The Palestinian health ministry in Gaza says Israel's war has killed nearly 20,000 people, mainly women and children, and wounded more than 50,000 others.

The war has also displaced 1.9 million people (80 percent of the strip's population) sparking a catastrophic humanitarian crisis in Gaza.

UK's approach on Gaza-Israel War

Speaking about the UK's approach regarding the Israeli war on Gaza, Cameron said, "In terms of what Britain is doing, we are saying very clearly to Israel they have to obey the international humanitarian law and they should minimise the number of civilian casualties".
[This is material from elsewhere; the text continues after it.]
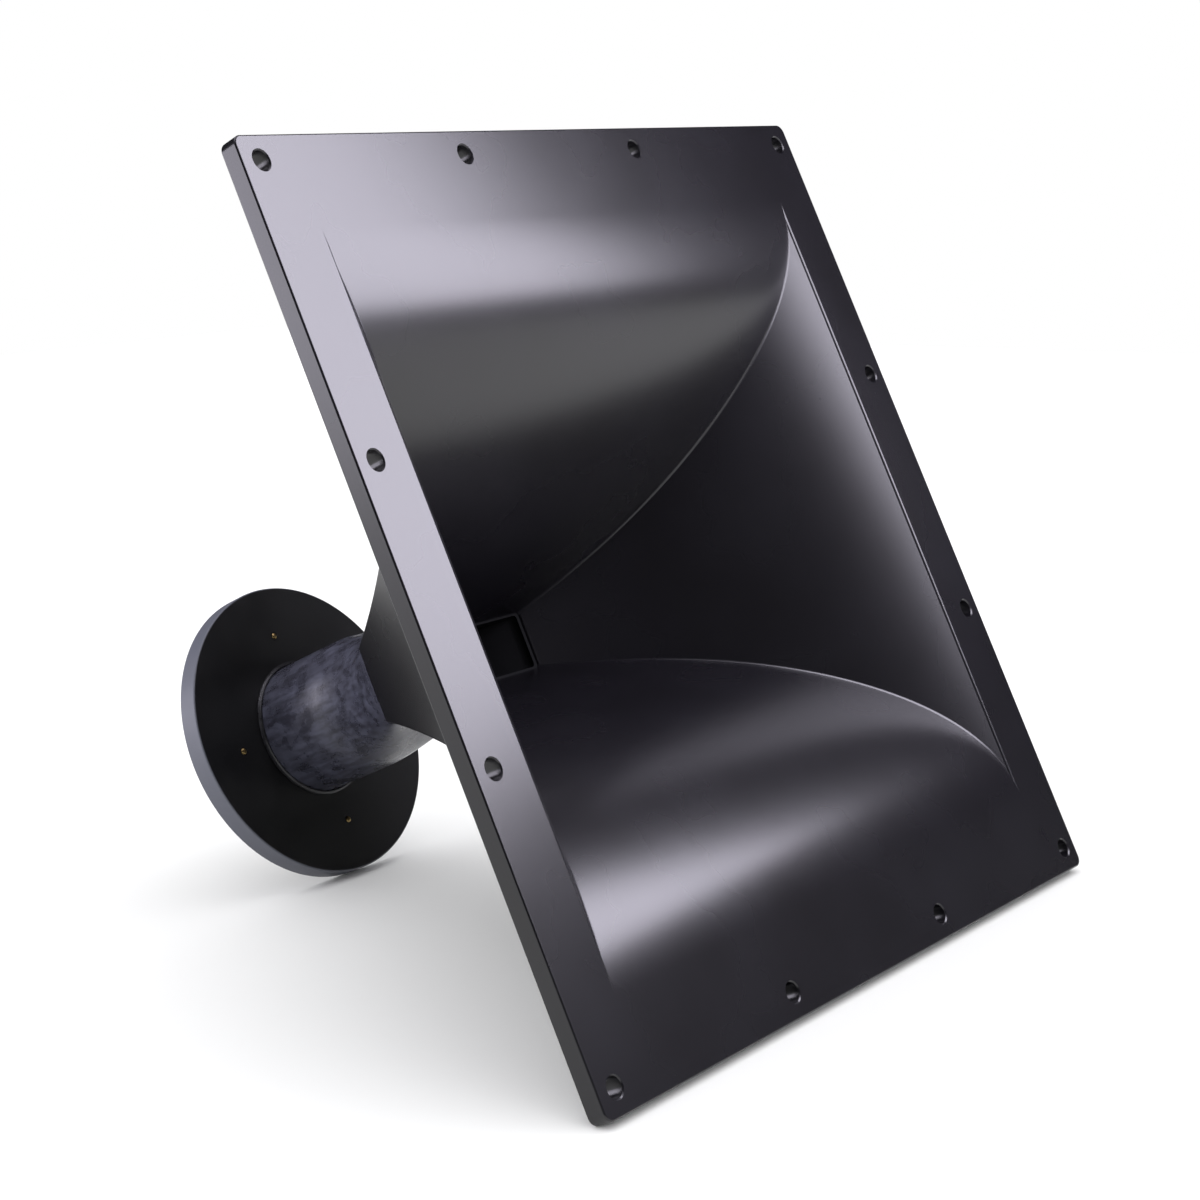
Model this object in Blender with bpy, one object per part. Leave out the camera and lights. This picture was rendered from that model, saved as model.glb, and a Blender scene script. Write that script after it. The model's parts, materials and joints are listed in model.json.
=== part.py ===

He further added, "What we need is a sustainable ceasefire, where Hamas is no longer able to threaten Israel with rockets and with terrorism and where the fighting can stop, and the talks about how we can have a long-term solution, peace and stability".

The US wants Israel and Palestine to have secured borders, describing it as the "long-term answer.”

Cameron also expressed his support for a ceasefire to allow the delivery of aid and the release of hostages, including the British hostages.

Double Standards: Gaza vs. Ukraine

Regarding Ukraine and Gaza, Cameron said, I don’t accept that the UK has double standards.

"The case with Russia and Ukraine is incredibly simple; one country, Russia, invaded another country, Ukraine. I believe every country should condemn what Russia did and should support Ukraine," he noted.

"What we have seen in Israel and Gaza, we are witnessing an absolute tragedy today … we have to remember October 7th when Israel suffered the equivalent of many 9/11th and an invasion all combined before the events in Gaza. So, I believe the two situations are not the same,” the UK Foreign Minister stressed.

In response, Shoukry said that there are many aspects of the Gaza crisis, noting that "the October 7th events were not the beginning" but rather in 1967.

"There is an internationally recognized state of occupation of Palestinian territories since 1967; there is a state occupying the lands of another, and the comparisons made are largely accurate in their place," Shoukry said.